Ferring and Roche Collaborate on Personalized Infertility Treatment
By LabMedica International staff writers
Posted on 15 Dec 2014
Ferring Pharmaceuticals (Saint-Prex, Switzerland) and Roche (Basel, Switzerland) have announced a companion diagnostic (CDx) collaboration to improve clinical management of infertility treatment by improved tailoring to a woman’s specific needs. A rapid diagnostic hormone test from Roche will be used in developing personalized therapy with Ferring’s human cell line derived recombinant follicle-stimulating hormone (human rFSH), a gonadotrophin currently in phase III development. Posted on 15 Dec 2014
Roche’s automated “Elecsys AMH” assay aims to assess anti-Müllerian hormone (AMH) levels, a measure of a woman’s ovarian reserve and of her ovarian response to infertility treatment with gonadotrophin. With this information, doctors will be better able to deliver a personalized dose of Ferring’s human rFSH. Also, unlike manual AMH testing that can take up to several hours to produce results, Elecsys AMH takes only 18 minutes, making it appropriate for routine clinical use.

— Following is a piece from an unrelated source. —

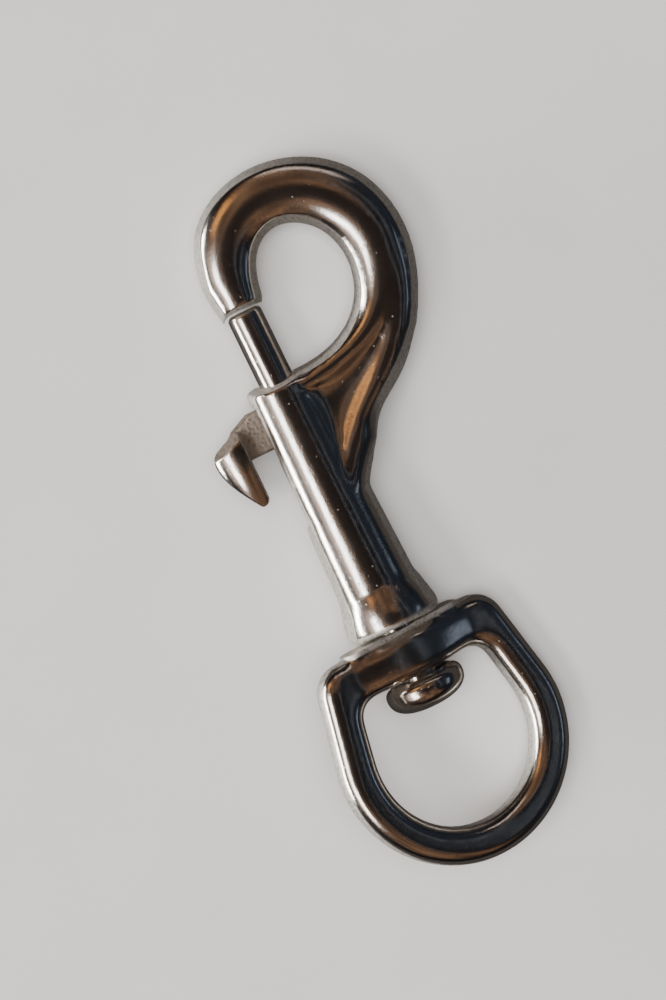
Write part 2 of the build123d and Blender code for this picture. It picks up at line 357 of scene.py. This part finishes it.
def mixed(tree, weight, first, last):
    """The first colour blended into the last one by a weight."""
    return node(tree, "ShaderNodeMix", {0: weight, 6: first, 7: last}, data_type="RGBA").outputs[2]


def clouds(tree, place, scale, detail, roughness=0.5):
    """Soft noise at a scale."""
    look = {"Vector": place, "Scale": scale, "Detail": detail, "Roughness": roughness}
    return node(tree, "ShaderNodeTexNoise", look).outputs[0]


def cells(tree, place, scale):
    """Distance to the nearest of many scattered points."""
    look = {"Vector": place, "Scale": scale, "Randomness": 1}
    return node(tree, "ShaderNodeTexVoronoi", look).outputs["Distance"]


def darker(tint, by):
    """A colour times a share, with its alpha."""
    return (*[part * by for part in tint], 1)


def shared(name, build):
    """A node group that is built once."""
    return bpy.data.node_groups.get(name) or build()


def placed(tree, used, **values):
    """Places a shared node group in a material with its own values."""
    made = node(tree, "ShaderNodeGroup", node_tree=used)
    for key, value in values.items():
        made.inputs[key.replace("_", " ")].default_value = value
    return made.outputs


def blank(name):
    """An empty material and its node tree."""
    material = bpy.data.materials.new(name)
    material.use_nodes = True
    material.node_tree.nodes.clear()
    return material, material.node_tree


def plate_relief():
    """Height, in metres, of the slow ripple, the fine orange peel and the scattered pits of the plate."""
    tree = group(
        "Plate relief",
        (
            ("Ripple", "NodeSocketFloat", 0.00001),
            ("Grain", "NodeSocketFloat", 0.000002),
            ("Pits", "NodeSocketFloat", 0.00003),
            ("Pit Cover", "NodeSocketFloat", 0.5),
        ),
        (("Height", "NodeSocketFloat"), ("Pit Mask", "NodeSocketFloat")),
    )
    given = node(tree, "NodeGroupInput").outputs
    place = node(tree, "ShaderNodeTexCoord").outputs["Object"]
    waves = worked(tree, "MULTIPLY", clouds(tree, place, 190, 2), given["Ripple"])
    peel = clouds(tree, place, 2600, 4, 0.65)
    reach = carried(tree, cells(tree, place, 1050), 0.05, 0.14, 1, 0, "SMOOTHSTEP")
    chance = worked(tree, "GREATER_THAN", clouds(tree, place, 420, 1), given["Pit Cover"])
    pit = worked(tree, "MULTIPLY", reach, chance)
    fine = worked(tree, "MULTIPLY_ADD", peel, given["Grain"], waves)
    height = worked(tree, "SUBTRACT", fine, worked(tree, "MULTIPLY", pit, given["Pits"]))
    node(tree, "NodeGroupOutput", {"Height": height, "Pit Mask": pit})
    return tree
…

This unique approach in personalized fertility medicine may provide a better treatment option. Personalized dosing according to a woman’s AMH level, if successful, may improve predictability of infertility treatment and, as a result, lower the potential burden of treatment for women and couples seeking to conceive through assisted reproductive technology.
Under the terms of the agreement, Roche will work with Ferring and its global phase III program to qualify, validate, document, and seek regulatory approval of a CDx test for Ferring’s human rFSH. A multinational clinical phase III comparative study is already underway. The ESTHER (Evidence-based Stimulation Trial with Human rFSH in Europe and Rest of World) program will enroll 1150 patients from 11 countries and from over 30 sites during 2014 and 2015 (additional studies are planned for US, Japan, China, and other parts of Asia).
“The ability to tailor a specific dose of gonadotrophin based on a woman’s personal AMH level would represent a major step forward in fertility management,” said Pascal Danglas, MD, executive vice president, Clinical and Product Development at Ferring, “This collaboration demonstrates Ferring’s commitment to researching and developing innovative treatment options for infertility.” Jean-Claude Gottraux, head of Roche Professional Diagnostics, said, “As a leader in personalized healthcare we are expanding this approach to ever more areas of unmet medical need such as infertility and women’s health. In collaboration with Ferring, we are excited to play a pioneering role in individualizing fertility management while continuing to invest in medically differentiated tests.”